The following equipment is located at the upper air observing station to track the radiosonde, receive the telemetry data and process these data into a useable form.



The antenna receives the telemetry signal transmitted from the radiosonde. Highly directional radio direction finding antenna is used also to obtain the wind speed and direction at various levels in the atmosphere by tracking the radiosonde and determining the azimuth and elevation angles. The ascent rate of the radiosonde is known and timed between intervals.


(Output to other devices)




Before launch, calibration of the baroswitch is made, with appropriate adjustment. The battery is activated. The balloon is carefully inflated to such a size that it will provide the proper lift.

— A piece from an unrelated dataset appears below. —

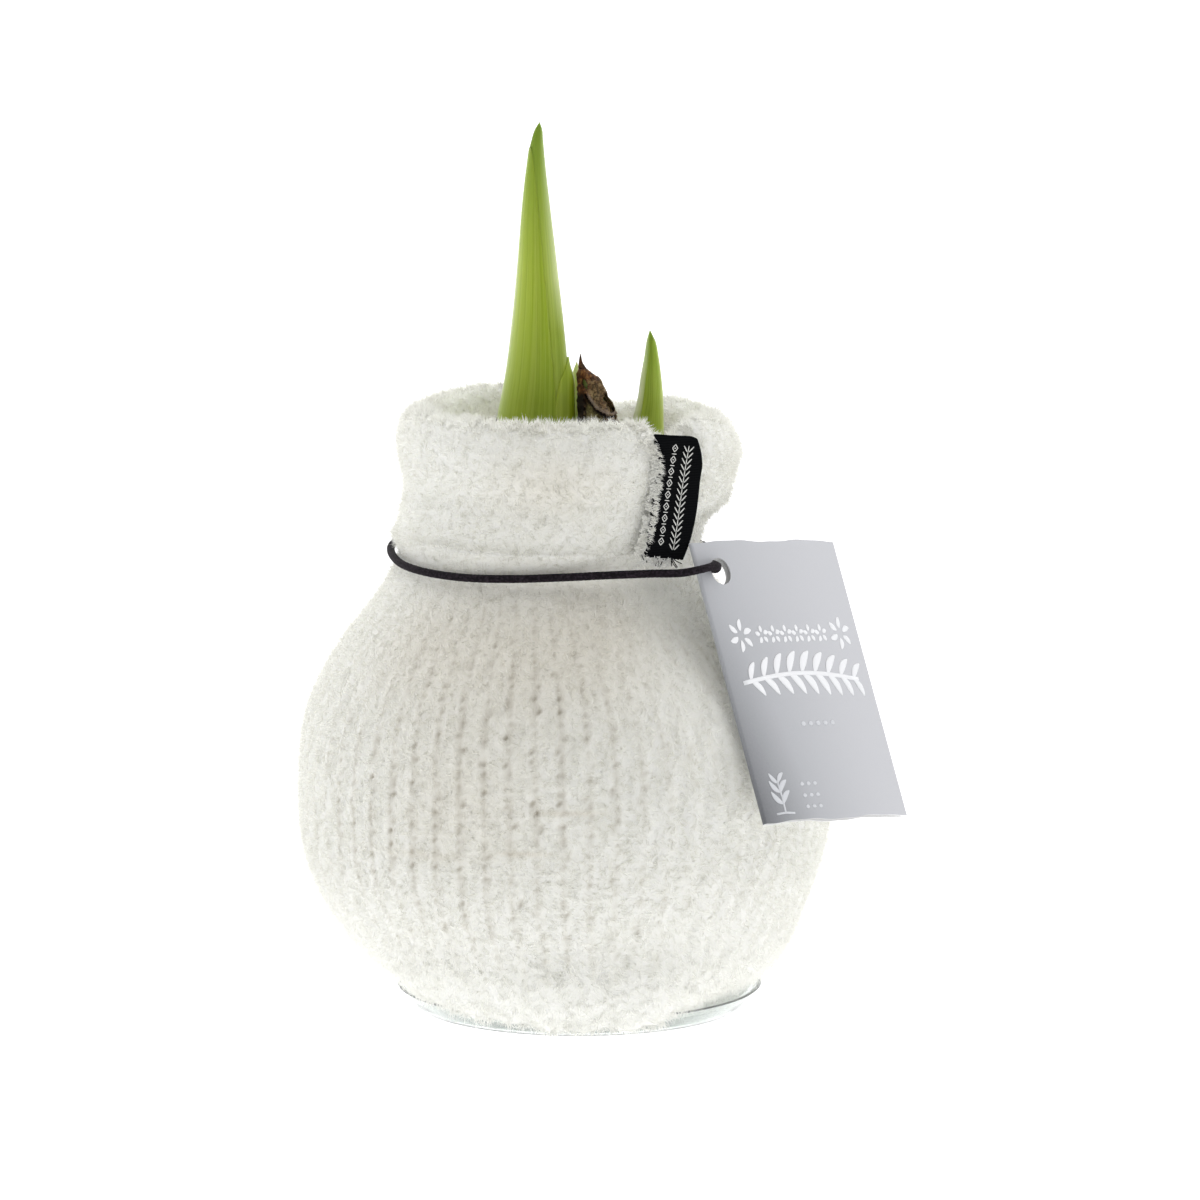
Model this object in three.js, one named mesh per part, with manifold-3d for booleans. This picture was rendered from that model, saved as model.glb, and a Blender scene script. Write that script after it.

The balloon, parachute and instrument package are attached. The radio equipment is tuned. Just before launch the surface weather conditions are measured. The balloon and instrument train is launched. Care is taken so that the radiosonde does not become entangled with local obstacles.Tracking of the radiosonde is begun immediately upon launch. Visual observations are continued until the radar tracking has locked on to the ascending instrument package. The data are recorded automatically during the flight and then processed for transmission.